A guest column by the American College of Physicians, exclusive to KevinMD.com.
by John Tooker, MD, MBA, MACP
Recently, I commented on cost saving, quality, and care coordination requirements in the proposed rule that physician practices will likely need to meet to be eligible for additional Medicare payments.
The public comment period on the proposed rule for the creation of ACOs has ended. CMS has pledged it will pay close attention to the extensive comments received from consumers, physicians, hospitals, and other interested parties as it formulates the final rule, expected later this summer.
Comments on the ACO proposed rule
There was widespread support for the high level goals — improving health care quality, population health, and lower costs — of the Medicare Shared Savings Program (MSSP) ACO proposal. While consumer groups were strongly supportive of the proposed rule, detailed comments from health care providers have been critical, leaving physicians and hospitals wary of early adoption in forming or joining ACOs.
Highly integrated health care systems, such as the Cleveland Clinic, the Mayo Clinic, Intermountain Healthcare and the Geisinger Health System, organizations thought most likely to succeed as ACOs, expressed skepticism that they will participate in the ACO program as proposed.
All 10 health care systems participating in the CMS Physician Group Practice Demonstration (PGPD) indicated in a letter to CMS that while the group is supportive of the concept of ACOs, they have “serious reservations” about the proposed rule, including the start up costs, attribution requirements and investment return, and therefore would be unlikely to join ACOs. CMS relied heavily on the experience of the PGPD as the basis for the ACO model.
The American College of Physicians (ACP), while also supportive of the proposed rule intent, informed CMS that the proposed requirements are too high a bar for participation by many internal medicine physicians, especially internal medicine specialists in primary and comprehensive care who practice in smaller, independent physician practices.
MedPAC, in its comments, succinctly summarized the voluntary participation requirements (and the opt out FFS alternative) in the proposed rule: “Creating a well-functioning ACO will require a significant investment of money, effort, and time, and the traditional FFS program will still be an attractive alternative — particularly for providers who are accustomed to being rewarded for the volume of services they provide.”
ACOs – On to the final rule
It is clear from the comments on the proposed rule that there is reluctance from sophisticated health systems and from physician groups in establishing ACOs.
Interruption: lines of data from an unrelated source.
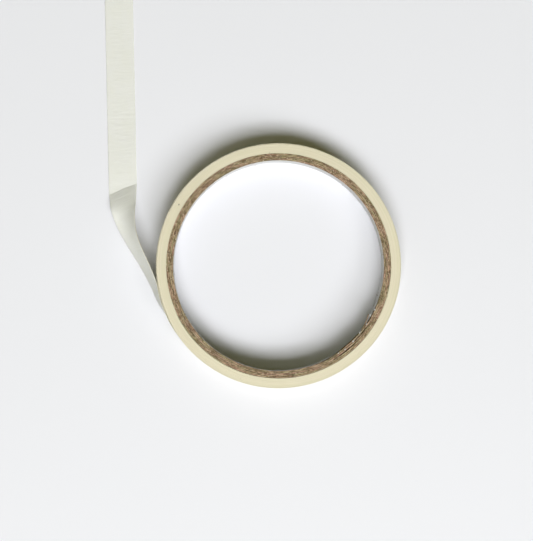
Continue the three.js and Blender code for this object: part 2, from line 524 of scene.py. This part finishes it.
def core_ply(ply, node, inner, outer, board, bore_face):
    """One ply as a ring that is open at its slanted seam, with a fuzzy cut edge above and below. Its side
    towards the bore has a material of its own."""
    seed = 20 * ply
    middle = (inner + outer) / 2
    half_thickness = (outer - inner) / 2
    gap = SEAM_GAP / math.sin(SEAM_SLANT)
    rim_depth = np.array([0.2, 0.65, 0.95, 1.0]) * half_thickness  # a cut edge, rounded at its corners
    rim_drop = np.array([0, 0, 0.04, 0.12]) * MM
    wall = np.linspace(RIM, HEIGHT - RIM, 6)
    across = np.concatenate([rim_drop, wall, HEIGHT - rim_drop[::-1]])
    depth = np.concatenate([rim_depth, np.full(len(wall), half_thickness), rim_depth[::-1]])
    across, depth = np.concatenate([across, across[::-1]]), np.concatenate([depth, -depth[::-1]])
    along = np.linspace(gap / 2, 2 * math.pi * middle - gap / 2, PLY_STEPS)
    along, across = np.broadcast_arrays(along[:, None], across[None, :])
    depth = np.broadcast_to(depth, along.shape)
    coarse = ripple(seed, along, depth, 0.5 * MM, 0.2 * MM)
    fine = ripple(seed + 1, along, depth, 0.24 * MM, 0.12 * MM)
    slow = ripple(seed + 2, along, depth * 0, 9 * MM, 1)
    fuzz = (0.07 * coarse + 0.05 * fine + 0.06 * slow) * MM + PLY_RISE[ply]
    height = across + fuzz * (across > HEIGHT - CUT_REACH) + np.abs(fuzz) * (across < CUT_REACH)
    slant = (across - HEIGHT / 2) / math.tan(SEAM_SLANT)
    angle = FIRST_SEAM + ply * SEAM_SPACING + (slant - along) / middle
    if ply == 0:
        height = height - liner_tear(angle, along) * (across / HEIGHT) ** 3  # less and less further down
    wave = 0.02 * MM * ripple(seed + 3, along, across, 4 * MM, 3 * MM)
    radius = middle + depth + wave - let_go(angle, across, ply)
    name = "liner_paper" if ply == 0 else f"kraft_ply_{ply}_board"
    layout = laid_out(along, across, depth)
    piece = solid(name, rounded(radius, angle, height), layout, board, bore_face)
    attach(piece, "roll")
    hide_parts(node)


def torn_flap(board):
    """The torn end of the innermost kraft ply, which stands off into the bore."""
    across, depth = strip_section(FLAP_HEIGHT, FLAP_THICKNESS / 2, 6)
    share = np.linspace(0, 1, 40)[:, None]
    degrees = FLAP_ROOT + share * (FLAP_TIP - FLAP_ROOT)
    ragged = ripple(5, degrees, degrees * 0, 0.9, 1)
    across, share = np.broadcast_arrays(across[None, :], share)
    depth = np.broadcast_to(depth, across.shape)
    top = HEIGHT + FLAP_RAGGEDNESS * ragged * share
    height = top - (FLAP_HEIGHT - across) * (1 - FLAP_TAPER * share + FLAP_FRAY * ragged)
    radius = BORE_RADIUS - FLAP_THICKNESS / 2 - FLAP_REACH * share ** 1.5 + depth
    along = share * math.radians(FLAP_TIP - FLAP_ROOT) * BORE_RADIUS
    places = rounded(radius, np.radians(degrees), height)
    layout = laid_out(along, across, depth)
    piece = solid("core_torn_flap", places[::-1], layout[::-1], board)
    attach(piece, "roll")


def hair_points(start, run, bend, half_width):
    """The corners of a bent, tapering hair, as rings from its root to its tip."""
    side = np.cross(run, (0, 0, 1))
    side /= np.linalg.norm(side)
    share = np.linspace(0, 1, HAIR_RINGS)[:, None, None]
    corner = np.radians(90 + 360 / HAIR_SIDES * np.arange(HAIR_SIDES))[None, :, None]
    middle = start + run * share + bend * np.sin(math.pi * share)
    section = np.cos(corner) * side + np.sin(corner) * np.array([0, 0, HAIR_FLATNESS])
    return middle + half_width * (1 + HAIR_TIP - share ** 3) * section


def hair_faces(first):
    """A hair's walls and its two ends. first is the number of its first corner."""
    last = first + HAIR_SIDES * (HAIR_RINGS - 1)
    faces = [tuple(reversed(range(first, first + HAIR_SIDES))), tuple(range(last, last + HAIR_SIDES))]
    for here in range(first, last, HAIR_SIDES):
        for k in range(HAIR_SIDES):
            after = (k + 1) % HAIR_SIDES
            faces.append((here + k, here + after, here + HAIR_SIDES + after, here + HAIR_SIDES + k))
    return faces


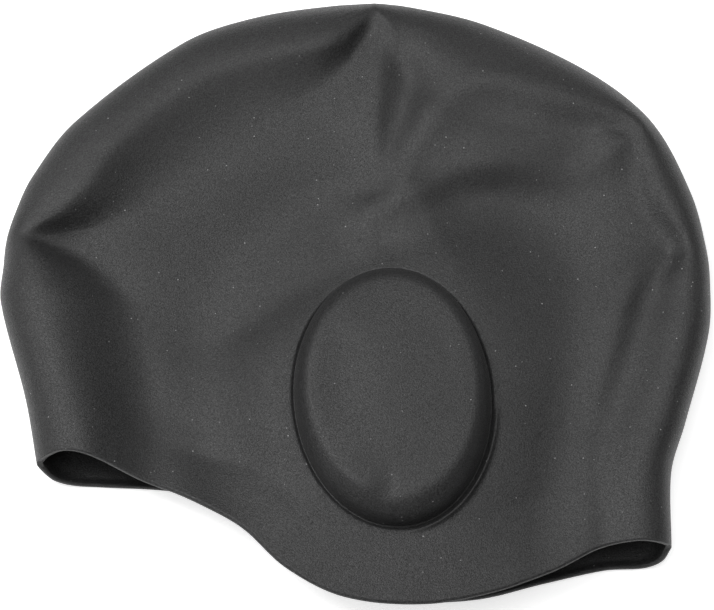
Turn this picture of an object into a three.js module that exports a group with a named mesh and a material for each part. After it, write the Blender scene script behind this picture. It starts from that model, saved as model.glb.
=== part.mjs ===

The burden of establishing an ACO is at present perceived by many to be too high and the rewards too low.
If the changes in the final rule are sufficient to incentivize communities to develop ACOs, establishing an ACO will be a high-stakes endeavor that will require sophisticated and committed leadership, time, and money to move from the current FFS model to a value based purchasing (VBP) care model under the rules set by the MSSP purchaser, Medicare. The private sector will be watching closely as this empirical public sector VBP trial unfolds.
As ACOs develop, who then is going to provide the leadership that will shape health care delivery, community by community, for years to come — physicians, hospitals, or some combination — understanding that the governance (leadership) of each ACO will have the authority (control) and responsibility for its fiscal and clinical operations, including establishing processes that promote patient engagement, evidence-based medicine, care coordination, and quality and cost measure reporting.
Kocher and Sahni, in a NEJM Perspective, say both physicians and hospitals can lead and control ACOs (but with certain limitations of each), dependent upon local market forces.
Every community defines its relationships between physicians and hospitals. The increasing national trend is for physicians to become employed, primarily by hospitals and integrated systems. A recent consultant report projects that in two years only 33% of physicians will be in independent practice.
The Center for Studying Health System Change (HSC) reached a similar conclusion. “Since 2007, in many communities, the trend of hospitals employing physicians has accelerated and broadened to include PCPs, as well as a wider range of specialists.” And for good reason.
While the FFS payment system continues, hospitals can control physicians and physician behavior, viewing physician employment and alignment as a means to gain specialty, subspecialty, and hospital referrals in a FFS payment system and in developing the clinical and financial integration needed to succeed under emerging payment models, such as ACOs.
On the physician side, hospitals employing physicians will need physician leadership and expertise to develop ACO ambulatory care and care coordination capabilities. There will also likely be a restructuring of the collaborative relationship between primary care physicians and their subspecialty colleagues, given the prominence of primary care as the foundation for ACO care delivery.
While the short term expectations of CMS are high in promulgating the final rule, it is important for the success of ACOs that we take the long view of accountable care as a means to improve care and population health while lowering the per capita costs of care. The final rule will not be perfect but if successful will meet the policy goals of the MPPS program while incentivizing well-designed and implemented ACOs to succeed, and provide the empirical data to inform the evolution of the program.
John Tooker is Associate Executive Vice President of the American College of Physicians. His statements do not necessarily reflect official policies of ACP.